Your neurodiverse (Aspie) score: 70 of 200
Your neurotypical (non-autistic) score: 153 of 200
You are very likely neurotypical

That test is fascinating. The graph is great once I figured out what it means by reading the pdf that goes along with it. It's really worth downloading to get those details. Average to high for NT in all the measures. For Neurodiverse (Aspie): very low in Social and Communication for Aspie, medium in Relationship and Perception, and very high--in fact, the highest of all ten measures--in Talent.

I enjoyed this read. I have a stepfather that has Aspergers (I think), and I've wondered about myself for some time now. One of my best friends has an autistic daughter as well, so knowing a little about this topic is important to me.

I'll definitely be checking this quiz out later, as well, thanks for the link Eleima.

I downloaded the sample on my kindle, and it's in my Book Pile. Great article, Thomas.

Wow.... 165/200 aspie score! Even if I give myself a (huge) 20% margin of error - over-estimating/overstating my answers, that still puts me firmly in the "self-diagnosed as likely" camp. (my son has been diagnosed as "on the spectrum")

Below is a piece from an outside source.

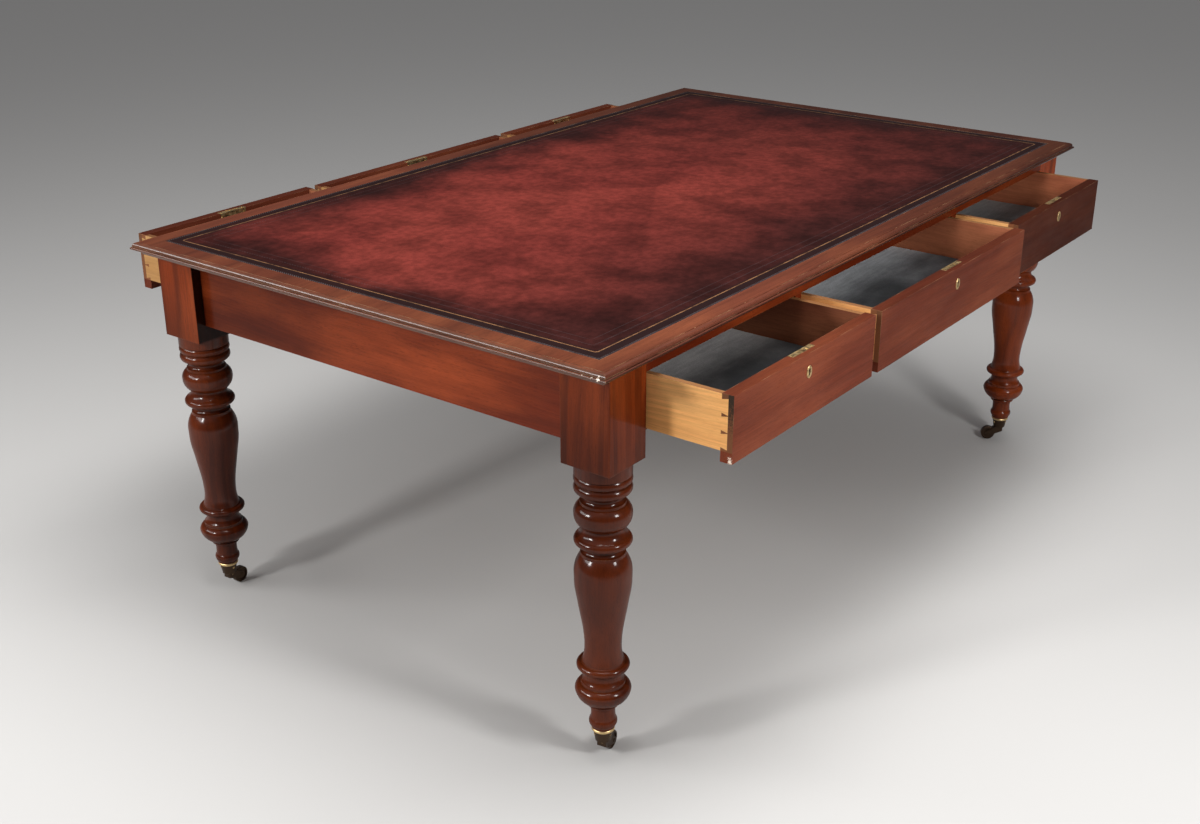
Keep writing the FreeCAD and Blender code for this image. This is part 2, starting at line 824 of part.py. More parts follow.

I can't say I'm surprised... or bothered, by it. I've often felt that I'm "acting like a normal person" in social situations, and find it exhausting. I've had my share of "OMG, I HAVE to get OUT OF HERE!" moments - stores, parties, crowds - where I've been a hair's-breadth away from just shoving everyone out of my personal space (if I can put my arms out and touch you... you're too close)... works for mosh-pits... not so much at Costco.

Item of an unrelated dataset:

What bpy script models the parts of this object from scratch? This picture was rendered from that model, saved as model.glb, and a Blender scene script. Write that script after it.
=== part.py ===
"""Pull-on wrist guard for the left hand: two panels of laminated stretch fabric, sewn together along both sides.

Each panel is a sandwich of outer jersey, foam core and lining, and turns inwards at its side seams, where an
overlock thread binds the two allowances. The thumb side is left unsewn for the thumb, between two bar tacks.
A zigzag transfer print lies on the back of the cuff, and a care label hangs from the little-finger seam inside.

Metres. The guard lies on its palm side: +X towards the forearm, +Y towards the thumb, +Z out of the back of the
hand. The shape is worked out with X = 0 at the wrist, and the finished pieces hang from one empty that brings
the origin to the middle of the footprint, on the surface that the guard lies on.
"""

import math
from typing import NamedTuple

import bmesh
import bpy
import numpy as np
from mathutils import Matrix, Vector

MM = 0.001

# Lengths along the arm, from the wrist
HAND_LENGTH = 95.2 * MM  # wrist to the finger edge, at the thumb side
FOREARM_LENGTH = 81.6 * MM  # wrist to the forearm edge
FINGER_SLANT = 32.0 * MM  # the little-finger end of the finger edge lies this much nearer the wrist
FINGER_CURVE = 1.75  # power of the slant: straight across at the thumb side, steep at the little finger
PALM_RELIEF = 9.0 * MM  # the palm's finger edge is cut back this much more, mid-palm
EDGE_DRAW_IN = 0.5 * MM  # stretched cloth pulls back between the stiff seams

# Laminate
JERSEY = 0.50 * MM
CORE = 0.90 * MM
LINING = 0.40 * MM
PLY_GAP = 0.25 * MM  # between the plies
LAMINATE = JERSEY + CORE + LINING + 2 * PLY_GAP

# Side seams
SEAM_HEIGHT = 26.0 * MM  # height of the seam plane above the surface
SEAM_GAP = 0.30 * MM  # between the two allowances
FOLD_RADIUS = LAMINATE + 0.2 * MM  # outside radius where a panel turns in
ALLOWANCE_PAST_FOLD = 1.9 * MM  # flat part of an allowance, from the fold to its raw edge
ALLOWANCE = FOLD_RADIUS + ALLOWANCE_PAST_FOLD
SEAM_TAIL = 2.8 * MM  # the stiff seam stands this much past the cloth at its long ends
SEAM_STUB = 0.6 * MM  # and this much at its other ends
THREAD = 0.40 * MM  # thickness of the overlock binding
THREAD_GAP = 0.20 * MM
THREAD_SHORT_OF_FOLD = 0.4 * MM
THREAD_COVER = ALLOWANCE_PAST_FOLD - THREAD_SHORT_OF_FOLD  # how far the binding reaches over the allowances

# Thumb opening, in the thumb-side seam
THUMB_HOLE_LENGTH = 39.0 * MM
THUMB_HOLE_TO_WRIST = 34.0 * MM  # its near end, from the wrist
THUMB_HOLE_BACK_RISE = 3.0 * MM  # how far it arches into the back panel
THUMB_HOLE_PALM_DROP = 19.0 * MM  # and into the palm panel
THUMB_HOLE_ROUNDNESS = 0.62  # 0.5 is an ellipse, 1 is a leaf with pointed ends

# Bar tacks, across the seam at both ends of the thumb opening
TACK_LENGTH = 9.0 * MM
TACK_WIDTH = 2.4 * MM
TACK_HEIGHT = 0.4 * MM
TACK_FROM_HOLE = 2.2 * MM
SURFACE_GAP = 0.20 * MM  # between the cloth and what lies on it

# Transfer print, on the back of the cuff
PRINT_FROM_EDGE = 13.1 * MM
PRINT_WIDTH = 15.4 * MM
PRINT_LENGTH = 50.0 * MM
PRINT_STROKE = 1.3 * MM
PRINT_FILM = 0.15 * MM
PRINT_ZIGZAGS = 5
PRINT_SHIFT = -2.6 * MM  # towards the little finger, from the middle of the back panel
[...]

So... we going for high scores? ;p

Wink_and_the_Gun wrote:

Wow.... 165/200 aspie score! Even if I give myself a (huge) 20% margin of error - over-estimating/overstating my answers, that still puts me firmly in the "self-diagnosed as likely" camp. (my son has been diagnosed as "on the spectrum")

I can't say I'm surprised... or bothered, by it. I've often felt that I'm "acting like a normal person" in social situations, and find it exhausting. I've had my share of "OMG, I HAVE to get OUT OF HERE!" moments - stores, parties, crowds - where I've been a hair's-breadth away from just shoving everyone out of my personal space (if I can put my arms out and touch you... you're too close)... works for mosh-pits... not so much at Costco.

So... we going for high scores? ;p

If we are, I'm feeling awfully inadequate now

144 neurodiverse for me, which isn't all that surprising. Some of those I couldn't hit yes hard enough to.

ClockworkHouse wrote:

144 neurodiverse for me, which isn't all that surprising. Some of those I couldn't hit yes hard enough to. :P

Likewise.

Your neurodiverse (Aspie) score: 106 of 200
Your neurotypical (non-autistic) score: 74 of 200
You seem to have both neurodiverse and neurotypical traits

I attribute a lot of this to my early training. For example, I was trained to maintain eye contact. It's highly uncomfortable, but I can do an acceptable amount of it.

sometimesdee wrote:

Your neurodiverse (Aspie) score: 106 of 200
Your neurotypical (non-autistic) score: 74 of 200
You seem to have both neurodiverse and neurotypical traits

I attribute a lot of this to my early training. For example, I was trained to maintain eye contact. It's highly uncomfortable, but I can do an acceptable amount of it.

Yeah. I scaled down a number of the questions from 2 to 1 because of tricks that I've developed over the years. There were also quite a number of questions that would have been a 3 or 4 if higher numbers had been available

You folks have tricks?

No wonder my communication score was less than 1.